Thanks. Yeah, this is indeed hard work. Actually, I (and maybe also other
users) am already thankful that there is wifi driver/firmware available
on Linux :) and it'll be greater if we can fix ps_mode-related issues.

> > Yes, I'm sorry that I know this series is just a stupid one but I have to
> > send this anyway because this stability issue has not been fixed for a
> > long time. I should have added this buglink to every commit as well:
> > 
> > BugLink: https://bugzilla.kernel.org/show_bug.cgi?id=109681
> > 
> > If the firmware can't be fixed, I'm afraid I have to go this way. It makes
> > no sense to keep enabling power_save for the affected devices if we know
> > it's broken.
> 
> Condolences and sympathy, seriously. You likely have little chance of
> getting the firmware fixed, so without new information (e.g,. other
> workarounds?), this is the probably the right way to go.

Thank you for the pointer!

There are two issues regarding ps_mode:
1) fw crashes with "Firmware wakeup failed"
   (I haven't mentioned in this series, but ps_mode also causes fw crashes)
2) connection instability (like large ping delay or even ping not reaching)

If anyone is ever interested in dmesg log with debug_mask=0xffffffff and
device_dump, I posted them to the Bugzilla [1] before.

Regarding the #2, although this is even not a workaround but I found
scanning APs will fix this.
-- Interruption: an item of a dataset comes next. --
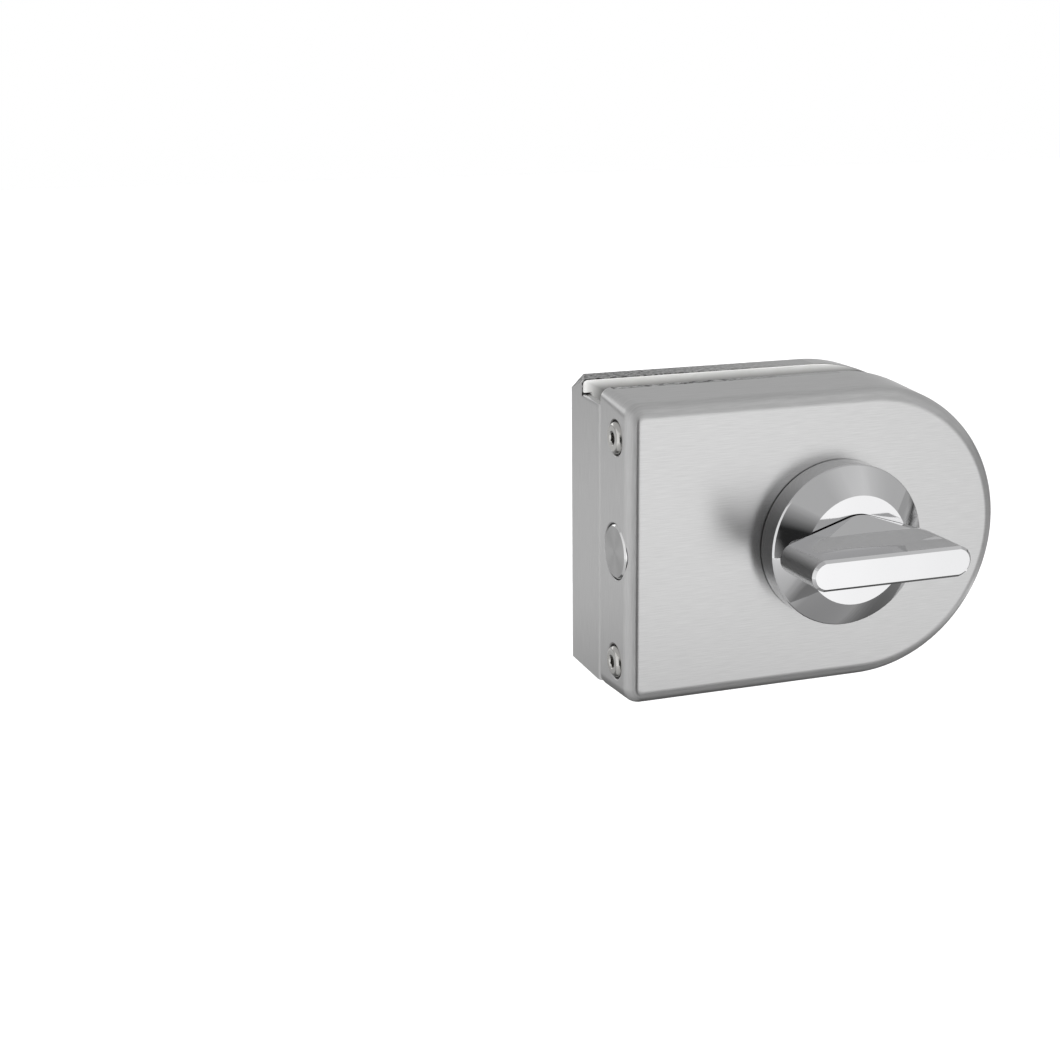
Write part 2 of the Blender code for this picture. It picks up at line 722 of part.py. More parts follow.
def build_case():
    """Die-cast base: a floor towards the glass, a low wall, and what holds the mechanism."""
    case = add_object("lock_case", [flared(case_inset, case_front_y, case_rear_y)], zinc, lock_frame)
    cut(case, "hollow", flared(case_inset + case_wall, 0.0, case_floor_y))

    root = case_floor_y + mm
    boss_end = cover_screw_end + clearance + rosette_edge
    size = cover_screw_radius + boss_wall
    bosses = []
    for _, z in edge_screws:
        low = (case_inset + mm, case_front_y, z - size)
        bosses.append(block(low, (boss_end, root, z + size)))
    join(case, "edge_bosses", *bosses)
    rib_end = turn_axis_x + pin_rest_x + rib_overhang
    upper = block((boss_end, tail_y - clearance, rib_low), (rib_end, root, rib_low + rib_thickness))
    lower_start = (case_inset + mm, bolt_y - pin_radius, -bolt_guide_radius - rib_thickness)
    lower = block(lower_start, (bolt_head_end, root, -bolt_guide_radius))
    join(case, "bolt_guides", upper, lower)
    start = lid_y + lid_thickness + clearance
    join(case, "posts", *[rod(post_radius, start, root, "Y", place) for place in lid_screw_places()])
    side = ball_radius + detent_wall
    detent = block((ball_x - side, tail_y - tail_edge, rib_low), (ball_x + side, root, detent_top))
    join(case, "detent_block", detent)

    pocket = seat_radius + cover_sheet + clearance
    pockets = [rod(pocket, -mm, seat_wall + clearance, "X", (bolt_y, z), 32) for _, z in edge_screws]
    cut(case, "seat_pockets", *pockets)
    bore = cover_screw_radius + clearance
    end = cover_screw_end + clearance
    cut(case, "edge_holes", *[rod(bore, 0.0, end, "X", (bolt_y, z)) for _, z in edge_screws])
    guide = bolt_guide_radius
    groove = [(-guide, 0.0), (guide, 0.0)] + arc((0.0, bolt_y), guide, 0, 180, 20)
    end = bolt_head_end + clearance
    cut(case, "bolt_groove", loft([[(x, y, z) for z, y in groove] for x in (0.0, end)]))
    bore = rear_journal + clearance
    cut(case, "journal_hole", rod(bore, 0.0, cover_depth, "Y", (turn_axis_x, 0.0)))
    heads = [rod(clamp_head_radius + clearance, 0.0, case_floor_y, "Y", place) for place in clamp_places]
    cut(case, "clamp_pockets", *heads)
    cut(case, "clamp_holes", *[rod(clamp_bore, 0.0, cover_depth, "Y", place) for place in clamp_places])
    bore = lid_screw_radius + clearance
    depth = lid_y + lid_screw_length + clearance
    cut(case, "post_holes", *[rod(bore, 0.0, depth, "Y", place, 16) for place in lid_screw_places()])
    middle = (tail_y + tail_end_y) / 2
    bore = ball_radius + clearance
    cut(case, "detent_bore", rod(bore, tail_top, detent_top + mm, "Z", (ball_x, middle)))


def build_lid():
    places = lid_screw_places()
    margin = post_radius + lid_margin
    low = (min(x for x, _ in places) - margin, min(z for _, z in places) - margin)
    high = (max(x for x, _ in places) + margin, max(z for _, z in places) + margin)
    plate = rounded_box(low, high, lid_corner)
    lid_end_y = lid_y + lid_thickness
    lid = add_object("case_lid", [prism(plate, lid_y, lid_end_y)], plated_steel, lock_frame)
    bore = front_journal + clearance
    cut(lid, "journal_hole", rod(bore, 0.0, cover_depth, "Y", (turn_axis_x, 0.0), 32))
    head = 2 * lid_screw_radius
    sink_y = lid_end_y - clearance
    sink = [
        (head + clearance, lid_y - mm),
        (head + clearance, lid_y),
        (lid_screw_radius + clearance, sink_y),
        (lid_screw_radius + clearance, lid_end_y + mm),
    ]
    cut(lid, "screw_sinks", *[turned(sink, "Y", place) for place in places])
    for number, place in enumerate(places, 1):
        profile = [(head, lid_y), (lid_screw_radius, sink_y)]
        profile.append((lid_screw_radius, lid_y + lid_screw_length))
        shape = turned(profile, "Y", place)
        screw = add_object(f"lid_screw_{number}", [shape], plated_steel, lock_frame)
        cut(screw, "socket", hexagon(lid_socket, lid_y - mm, lid_y + lid_socket_depth, "Y", place))


def build_detent():
    """Ball, coil spring and screw, one above the other in the case's detent block."""
    centre = (ball_x, (tail_y + tail_end_y) / 2)
    ball_z = tail_top + ball_lift + ball_radius
    half_circle = arc((0.0, ball_z), ball_radius, -80, 80, 8)
    add_object("detent_ball", [turned(half_circle, "Z", centre, 16)], plated_steel, lock_frame)

    screw_top = detent_top - clearance
    screw_low = screw_top - detent_screw_length
    low = ball_z + ball_radius + clearance + spring_wire / 2
    high = screw_low - clearance - spring_wire / 2
    coil = ball_radius - spring_wire / 2
    steps, sides = 10, 5
    count = int(spring_turns * steps)
    wire = bmesh.new()
    rings = []
    for i in range(count + 1):
        a = 2 * math.pi * i / steps
        rise = low + (high - low) * i / count
        ring = []
        for k in range(sides):
            b = 2 * math.pi * k / sides
            reach = coil + spring_wire / 2 * math.cos(b)
            height = rise + spring_wire / 2 * math.sin(b)
            place = (centre[0] + reach * math.cos(a), centre[1] + reach * math.sin(a), height)
            ring.append(wire.verts.new(place))
        rings.append(ring)
    for ring, following in zip(rings, rings[1:]):
        for k in range(sides):
            wire.faces.new((ring[k - 1], ring[k], following[k], following[k - 1]))
    wire.faces.new(rings[0])
    wire.faces.new(rings[-1])
    add_object("detent_spring", [closed(wire)], plated_steel, lock_frame)

    shape = rod(ball_radius, screw_low, screw_top, "Z", centre)
    plug = add_object("detent_screw", [shape], plated_steel, lock_frame)
    socket = hexagon(detent_socket, screw_top - detent_socket_depth, screw_top + mm, "Z", centre)
    cut(plug, "socket", socket)


def build_clamp():
    """Gaskets, sleeves, screws and the plate in the rear tray that together grip the glass."""
    inset = cover_sheet + gasket_inset
    front = flared(inset, front_gasket_y, front_gasket_y + gasket_thickness)
    front_gasket = add_object("front_gasket", [front], white_pvc, lock_frame)
    outline = bevelled_d_outline(half_height, rear_sheet + clearance)
    plate_end = base_plate_y + base_plate_thickness
    plate = prism(outline, base_plate_y, plate_end)
    base_plate = add_object("rear_base_plate", [plate], zinc, lock_frame)
    rim_outline = d_outline(half_height, rear_gasket_inset, gasket_corner)
    sheet = prism(rim_outline, rear_gasket_y, rear_gasket_y + gasket_thickness)
    rear_gasket = add_object("rear_gasket", [sheet], white_pvc, lock_frame)
    room = rear_sheet + clearance
    notch_half = flange_half + clearance
    notch = block((-room, cover_depth, -notch_half), (room, rear_y, notch_half))
    cut(rear_gasket, "flange_notch", notch)
    for gasket in (front_gasket, rear_gasket):
        cut(gasket, "holes", *[rod(sleeve_bore, 0.0, rear_y, "Y", place) for place in clamp_places])
    cut(base_plate, "holes", *[rod(clamp_bore, 0.0, rear_y, "Y", place) for place in clamp_places])

    head_end = case_floor_y - clearance
    head_start = head_end - clamp_head_height
    profile = [
        (clamp_head_radius - clamp_head_edge, head_start),
        (clamp_head_radius, head_start + clamp_head_edge),
        (clamp_head_radius, head_end),
        (clamp_screw_radius, head_end),
        (clamp_screw_radius, plate_end - clearance),
    ]
    for number, place in enumerate(clamp_places, 1):
        shape = turned(profile, "Y", place)
        screw = add_object(f"clamp_screw_{number}", [shape], plated_steel, lock_frame)
        socket_end = head_start + clamp_socket_depth
        cut(screw, "socket", hexagon(clamp_socket, head_start - mm, socket_end, "Y", place))
        ends = (case_rear_y + clearance, base_plate_y - clearance)
        sleeve = tube(sleeve_radius, clamp_bore, *ends, "Y", place)
        add_object(f"glass_sleeve_{number}", [sleeve], nylon, lock_frame)


build_front_cover()
build_cover_screws()
build_rear_cover()
build_rosette()
build_rosette_screws()
build_thumb_turn()
build_wave_washer()
build_crank()
build_bolt()
build_case()
build_lid()
build_detent()
build_clamp()
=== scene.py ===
import json
import math

import bmesh
import bpy
from mathutils import Euler, Matrix, Vector

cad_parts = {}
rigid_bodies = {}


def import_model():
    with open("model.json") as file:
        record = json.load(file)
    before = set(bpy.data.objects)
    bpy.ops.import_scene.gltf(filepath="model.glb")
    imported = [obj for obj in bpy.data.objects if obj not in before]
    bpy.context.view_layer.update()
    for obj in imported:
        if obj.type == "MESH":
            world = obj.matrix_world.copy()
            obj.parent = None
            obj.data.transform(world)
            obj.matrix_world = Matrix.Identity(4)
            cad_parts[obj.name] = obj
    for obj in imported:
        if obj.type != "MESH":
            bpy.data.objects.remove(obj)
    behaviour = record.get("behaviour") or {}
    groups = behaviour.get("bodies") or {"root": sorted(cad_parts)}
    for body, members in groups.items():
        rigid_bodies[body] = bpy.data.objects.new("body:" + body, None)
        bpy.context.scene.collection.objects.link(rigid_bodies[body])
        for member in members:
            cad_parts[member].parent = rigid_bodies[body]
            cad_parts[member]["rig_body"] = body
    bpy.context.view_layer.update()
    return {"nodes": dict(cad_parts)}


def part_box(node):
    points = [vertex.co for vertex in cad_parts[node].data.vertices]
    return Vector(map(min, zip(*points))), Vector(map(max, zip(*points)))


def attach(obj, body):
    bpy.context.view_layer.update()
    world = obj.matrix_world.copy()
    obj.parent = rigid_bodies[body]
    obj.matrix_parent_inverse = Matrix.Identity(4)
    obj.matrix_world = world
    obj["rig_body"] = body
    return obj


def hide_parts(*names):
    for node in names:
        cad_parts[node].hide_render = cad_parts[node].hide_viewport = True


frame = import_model()
nodes = frame["nodes"]
mm = 0.001
mergeDistance = 0.001 * mm
cutTolerance = 0.0001 * mm
near = 0.01 * mm  # closer than this, a point lies in a plane

# Places that several pieces share, from the frame
coverLow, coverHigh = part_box("front_cover")
rearLow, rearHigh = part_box("rear_cover")
sealLow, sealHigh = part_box("rear_gasket")
rosetteLow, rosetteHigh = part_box("rosette")
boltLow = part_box("bolt")[0]
boltRadius = 6.0 * mm
boltAxis = (boltLow.y + boltRadius, boltLow.z + boltRadius)
turnAxis = ((rosetteLow.x + rosetteHigh.x) / 2, (rosetteLow.z + rosetteHigh.z) / 2)
halfHeight = (coverHigh.z - coverLow.z) / 2
middleZ = coverLow.z + halfHeight
roundX = coverHigh.x - halfHeight
screwPlaces = {}
for name in ("cover_screw_upper", "cover_screw_lower"):
    low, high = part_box(name)
    screwPlaces[name] = (coverLow.x, boltAxis[0], (low.z + high.z) / 2)


def linear(hexColour):
    # sRGB hex to the linear values that Blender's sockets hold
    channels = [int(hexColour[i:i + 2], 16) / 255 for i in (1, 3, 5)]
    return tuple(c / 12.92 if c <= 0.04045 else ((c + 0.055) / 1.055) ** 2.4 for c in channels) + (1.0,)


def addNode(tree, kind, values=None, links=None, **settings):
    # one node: settings are its own options, values go to unlinked sockets, links come from other sockets
    # a Mix node mixes numbers in its sockets 2 and 3, vectors in 4 and 5, and colours in 6 and 7
    node = tree.nodes.new(kind)
    for name, value in settings.items():
        setattr(node, name, value)
    for socket, value in (values or {}).items():
        node.inputs[socket].default_value = value
    for socket, source in (links or {}).items():
        tree.links.new(source, node.inputs[socket])
    return node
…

So, when I encounter this issue, I keep
scanning APs like "watch -n10 sudo iw dev ${dev_name} scan". So, it
seems that scanning APs will somehow wake wifi up? In other words, wifi
is sleeping when it shouldn't? or wifi somehow failed to wake up when
it should?

Regarding #1, we don't have any ideas yet. There is a guess that memory
leak will occur in the fw every time wifi goes into sleep, but don't know.

We even don't have the exact reproducers for both #1 and #2. What we
know so far is that, enabling ps_mode causes these issues.